The Department of Justice is launching an antitrust probe into some of the world’s biggest and most influential tech companies, the agency announced Tuesday.
The department’s Antitrust Division, which is responsible for reviewing and enforcing issues relating to mergers, monopolies, competition, and price-fixing, said its review would “consider the widespread concerns that consumers, businesses, and entrepreneurs have expressed about search, social media, and some retail services online.
“Without the discipline of meaningful market-based competition, digital platforms may act in ways that are not responsive to consumer demands,” Makan Delrahim, head of the Antitrust Division, said. “The Department’s antitrust review will explore these important issues.”
The DOJ didn’t name any names, but the list of “market-leading online platforms” accused of stifling competition through dishonest tactics, or simply of being for competitors to exist against, generally has Amazon, Facebook, and Google at the top; all three companies’ stocks immediately tanked following the announcement.

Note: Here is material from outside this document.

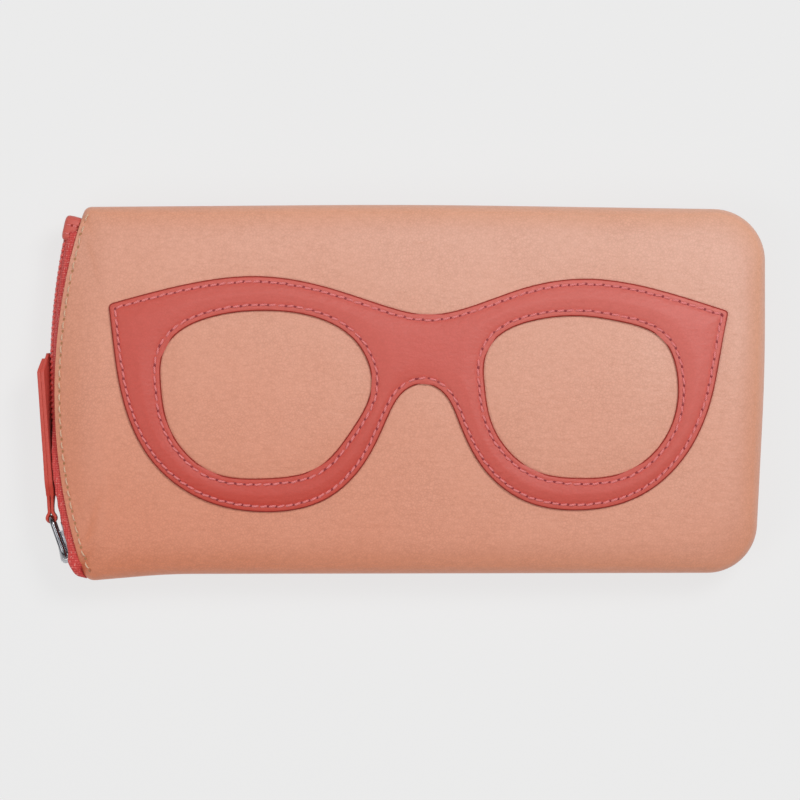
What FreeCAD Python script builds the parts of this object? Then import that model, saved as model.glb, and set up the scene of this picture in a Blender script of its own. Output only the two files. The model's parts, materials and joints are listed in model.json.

Reports by several media outlets earlier this year, citing the ever-popular “sources familiar with the matter,” indicated the DOJ and Federal Trade Commission were planning something of a divide-and-conquer approach to tech sector regulation, with the DOJ digging into Apple and Google, and the FTC handling Amazon and Facebook.
The Justice Department is just the latest, not the first, body to take a hard look at what the tech sector has gotten up to in the past decade.
Congress kicked off its own probe into big tech’s behavior last month, when the House Antitrust Subcommittee launched a bipartisan investigation into “competition in digital markets.” The subcommittee chair, Rep. David Cicilline (D-R.I.) at the time called the growth of monopolies in the US economy “one of the most pressing economic and political challenges we face today.”
Massachusetts Senator Elizabeth Warren, a Democrat who is one of the party’s leading candidates in the 2020 presidential primary race, in March issued a call to use existing antitrust law to break up Amazon, Google, and Facebook.
Traditional bricks-and-mortar retailers have also been asking regulators to update antitrust policy in order to rein in Google and Amazon, which dominate the online marketplace through what the retailers say are anticompetitive practices.
The DOJ is also lagging behind its international peers. Germany, Austria, Italy, and the European Union have all launched separate antitrust investigations into Amazon’s behavior with third-party merchants on its marketplace since November, and the EU has finedGooglebillions of dollars four separate times in recent years for violations of European monopoly law.